AMENDMENT NO. 4 TO LOAN AND SECURITY AGREEMENT
Exhibit 10.1
AMENDMENT NO. 4
TO
LOAN AND SECURITY AGREEMENT
AMENDMENT NO. 4 (this “Amendment”), dated as of December 28, 2006, by and among K-SEA OPERATING PARTNERSHIP L.P. (the “Borrower”), the several financial institutions party hereto (the “Lenders”), KEYBANK NATIONAL ASSOCIATION, as Administrative Agent for the Lenders (in such capacity, the “Administrative Agent”) and as collateral trustee for the Lenders, and LASALLE BANK, NATIONAL ASSOCIATION, as syndication agent.
RECITALS
A. Borrower, the Lenders and the Administrative Agent are parties to a Loan and Security Agreement, dated as of March 24, 2005 (as heretofore amended, and as it may be further amended, restated, supplemented or otherwise modified from time to time, the “Loan Agreement”).
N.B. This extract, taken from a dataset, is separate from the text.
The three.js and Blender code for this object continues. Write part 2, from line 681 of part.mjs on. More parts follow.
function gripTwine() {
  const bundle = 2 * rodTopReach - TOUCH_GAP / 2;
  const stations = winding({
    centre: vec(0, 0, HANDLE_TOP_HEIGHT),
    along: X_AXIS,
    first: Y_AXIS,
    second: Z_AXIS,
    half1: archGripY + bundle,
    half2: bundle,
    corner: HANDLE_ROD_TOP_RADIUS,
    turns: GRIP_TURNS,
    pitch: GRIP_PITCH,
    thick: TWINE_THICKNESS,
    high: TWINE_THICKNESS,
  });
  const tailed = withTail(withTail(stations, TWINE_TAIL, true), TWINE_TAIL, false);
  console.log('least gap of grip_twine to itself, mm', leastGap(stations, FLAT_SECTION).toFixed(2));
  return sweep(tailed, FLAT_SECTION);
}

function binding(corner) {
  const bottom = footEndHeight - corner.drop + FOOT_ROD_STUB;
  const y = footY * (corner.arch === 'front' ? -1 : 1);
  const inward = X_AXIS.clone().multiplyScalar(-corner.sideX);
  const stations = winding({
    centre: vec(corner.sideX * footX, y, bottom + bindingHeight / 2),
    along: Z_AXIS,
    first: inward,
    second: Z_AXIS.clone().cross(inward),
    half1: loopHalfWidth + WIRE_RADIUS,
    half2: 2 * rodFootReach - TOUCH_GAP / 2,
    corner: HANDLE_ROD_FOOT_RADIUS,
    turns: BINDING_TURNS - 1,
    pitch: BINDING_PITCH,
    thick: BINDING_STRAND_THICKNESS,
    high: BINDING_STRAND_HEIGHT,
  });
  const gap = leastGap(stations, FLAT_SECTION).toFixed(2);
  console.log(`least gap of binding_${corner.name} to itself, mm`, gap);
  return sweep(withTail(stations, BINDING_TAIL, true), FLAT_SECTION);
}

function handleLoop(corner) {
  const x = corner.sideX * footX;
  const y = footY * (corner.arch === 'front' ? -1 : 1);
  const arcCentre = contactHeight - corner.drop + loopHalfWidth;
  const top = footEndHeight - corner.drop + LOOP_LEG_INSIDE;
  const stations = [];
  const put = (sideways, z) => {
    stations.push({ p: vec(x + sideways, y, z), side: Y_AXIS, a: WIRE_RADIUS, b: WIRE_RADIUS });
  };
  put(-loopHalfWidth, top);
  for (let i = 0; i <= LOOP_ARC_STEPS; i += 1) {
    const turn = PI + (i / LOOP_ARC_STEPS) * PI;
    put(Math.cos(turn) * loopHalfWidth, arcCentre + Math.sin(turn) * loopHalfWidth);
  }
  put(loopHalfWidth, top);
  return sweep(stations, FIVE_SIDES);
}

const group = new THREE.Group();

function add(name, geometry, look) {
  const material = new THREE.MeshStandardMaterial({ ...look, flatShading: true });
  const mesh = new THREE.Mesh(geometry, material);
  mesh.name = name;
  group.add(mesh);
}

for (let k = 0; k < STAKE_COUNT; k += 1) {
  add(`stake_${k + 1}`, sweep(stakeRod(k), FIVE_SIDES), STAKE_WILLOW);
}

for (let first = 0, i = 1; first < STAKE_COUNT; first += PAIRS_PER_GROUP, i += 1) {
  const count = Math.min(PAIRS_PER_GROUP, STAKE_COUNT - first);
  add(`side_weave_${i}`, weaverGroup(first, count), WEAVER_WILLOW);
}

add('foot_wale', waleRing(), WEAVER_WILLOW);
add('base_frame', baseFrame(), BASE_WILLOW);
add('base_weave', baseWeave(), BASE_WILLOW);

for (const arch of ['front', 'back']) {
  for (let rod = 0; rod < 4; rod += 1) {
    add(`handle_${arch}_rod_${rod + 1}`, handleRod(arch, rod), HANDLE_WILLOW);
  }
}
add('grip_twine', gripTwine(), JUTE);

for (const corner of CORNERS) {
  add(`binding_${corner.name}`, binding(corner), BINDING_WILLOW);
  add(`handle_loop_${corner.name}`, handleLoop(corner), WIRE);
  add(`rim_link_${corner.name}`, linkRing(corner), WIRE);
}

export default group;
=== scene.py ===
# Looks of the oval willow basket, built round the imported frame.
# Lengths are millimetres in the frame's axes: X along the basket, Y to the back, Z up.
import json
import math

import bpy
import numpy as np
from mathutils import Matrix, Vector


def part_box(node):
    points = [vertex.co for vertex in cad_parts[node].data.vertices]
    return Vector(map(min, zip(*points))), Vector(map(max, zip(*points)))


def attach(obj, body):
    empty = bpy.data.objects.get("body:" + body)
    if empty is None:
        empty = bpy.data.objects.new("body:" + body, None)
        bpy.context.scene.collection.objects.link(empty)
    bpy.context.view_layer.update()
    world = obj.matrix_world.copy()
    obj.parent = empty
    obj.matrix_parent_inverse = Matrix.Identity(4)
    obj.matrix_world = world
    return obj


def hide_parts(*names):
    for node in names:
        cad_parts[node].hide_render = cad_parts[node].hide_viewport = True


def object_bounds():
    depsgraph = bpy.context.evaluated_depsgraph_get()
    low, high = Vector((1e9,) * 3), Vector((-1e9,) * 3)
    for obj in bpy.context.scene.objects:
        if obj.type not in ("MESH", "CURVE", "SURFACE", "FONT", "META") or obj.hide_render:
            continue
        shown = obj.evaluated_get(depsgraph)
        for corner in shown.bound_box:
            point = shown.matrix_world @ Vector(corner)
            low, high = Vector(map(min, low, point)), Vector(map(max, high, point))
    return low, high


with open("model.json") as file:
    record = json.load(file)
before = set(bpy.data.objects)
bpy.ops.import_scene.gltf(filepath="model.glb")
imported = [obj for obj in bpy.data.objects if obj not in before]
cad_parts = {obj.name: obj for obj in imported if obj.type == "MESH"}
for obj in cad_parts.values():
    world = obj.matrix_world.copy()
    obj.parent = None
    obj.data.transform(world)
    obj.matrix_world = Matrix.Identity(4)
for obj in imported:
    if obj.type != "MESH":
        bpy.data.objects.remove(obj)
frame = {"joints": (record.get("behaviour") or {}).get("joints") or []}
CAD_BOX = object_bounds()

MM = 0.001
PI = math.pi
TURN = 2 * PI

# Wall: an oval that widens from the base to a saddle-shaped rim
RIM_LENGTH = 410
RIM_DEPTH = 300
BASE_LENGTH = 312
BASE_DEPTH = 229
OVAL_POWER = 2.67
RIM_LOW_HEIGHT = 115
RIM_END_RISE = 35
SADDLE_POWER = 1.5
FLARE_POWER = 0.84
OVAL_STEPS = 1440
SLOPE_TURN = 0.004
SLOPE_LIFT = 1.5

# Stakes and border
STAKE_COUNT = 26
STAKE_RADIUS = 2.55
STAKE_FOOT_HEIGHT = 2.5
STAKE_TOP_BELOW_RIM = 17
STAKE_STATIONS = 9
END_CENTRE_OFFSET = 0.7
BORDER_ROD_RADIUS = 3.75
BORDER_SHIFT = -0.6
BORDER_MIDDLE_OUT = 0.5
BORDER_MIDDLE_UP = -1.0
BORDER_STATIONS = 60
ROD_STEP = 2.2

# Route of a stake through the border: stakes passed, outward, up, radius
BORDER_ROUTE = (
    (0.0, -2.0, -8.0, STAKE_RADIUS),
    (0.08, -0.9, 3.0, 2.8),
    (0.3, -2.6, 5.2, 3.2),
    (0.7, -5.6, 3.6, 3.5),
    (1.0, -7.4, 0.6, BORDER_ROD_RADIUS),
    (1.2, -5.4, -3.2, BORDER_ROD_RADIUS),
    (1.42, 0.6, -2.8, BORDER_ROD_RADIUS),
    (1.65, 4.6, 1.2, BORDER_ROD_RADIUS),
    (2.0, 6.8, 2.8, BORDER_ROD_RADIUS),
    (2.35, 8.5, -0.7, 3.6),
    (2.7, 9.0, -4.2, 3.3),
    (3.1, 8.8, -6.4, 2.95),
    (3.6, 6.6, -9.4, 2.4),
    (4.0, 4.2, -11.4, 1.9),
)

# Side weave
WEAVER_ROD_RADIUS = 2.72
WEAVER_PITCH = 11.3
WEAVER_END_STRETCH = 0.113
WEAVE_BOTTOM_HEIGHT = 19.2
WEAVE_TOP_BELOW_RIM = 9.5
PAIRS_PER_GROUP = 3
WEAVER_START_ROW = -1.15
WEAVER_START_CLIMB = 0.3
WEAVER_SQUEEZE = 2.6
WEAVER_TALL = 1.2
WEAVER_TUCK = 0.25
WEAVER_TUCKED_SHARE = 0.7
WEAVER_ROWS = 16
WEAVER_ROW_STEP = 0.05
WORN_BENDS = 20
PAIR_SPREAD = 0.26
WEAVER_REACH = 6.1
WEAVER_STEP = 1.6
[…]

Unless otherwise defined herein, all capitalized terms used herein or in the Acknowledgement and Consent annexed hereto shall have the meanings ascribed to them in the Loan Agreement.
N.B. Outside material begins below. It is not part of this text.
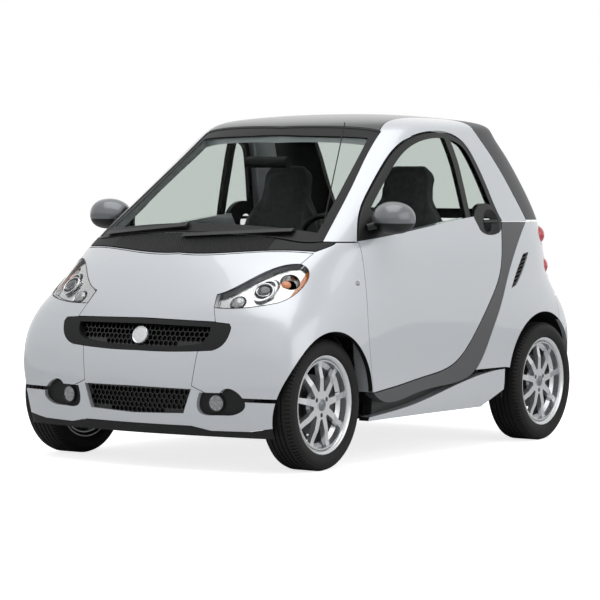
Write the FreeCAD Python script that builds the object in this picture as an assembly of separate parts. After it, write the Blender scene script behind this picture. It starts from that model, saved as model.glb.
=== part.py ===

B. Borrower has requested that the Administrative Agent and the Lenders amend the Loan Agreement in certain respects.
C. The Administrative Agent has advised Borrower that the Lenders are willing to agree to its requests to amend the Loan Agreement on the terms and subject to the conditions set forth in this Amendment.
Accordingly, in consideration of the foregoing, the parties hereto hereby agree as follows:
1. AMENDMENTS TO LOAN AGREEMENT.
(a) Additional Definitions. Section 1.01 of the Loan Agreement is hereby amended by adding the following new definitions in the appropriate alphabetical order:
“Amendment No. 4” means Amendment No. 4 to Loan and Security Agreement, dated as of December 28, 2006, among Borrower, the Lenders party thereto and the Administrative Agent.
“Amendment No. 4 Effective Date” means as of December 28, 2006.
“Fair Market Value” means, with respect to any Pool Vessel, the fair market value of such Pool Vessel as reasonably determined by the Administrative Agent or by independent appraisers appointed by the Administrative Agent at the expense of Borrower.
“Net Worth” means the excess of total assets over total liabilities, total assets and total liabilities each to be determined in accordance with
GAAP consistent with those applied in the preparation of the Financial Statements referred to in Section 6.01 hereof.
“Total Capitalization” means, as of any date, the sum of Net Worth at such date plus Total Funded Debt at such date.
“Total Funded Debt to Total Capitalization Ratio” means, at any date of determination, the ratio of Total Funded Debt divided by Total Capitalization.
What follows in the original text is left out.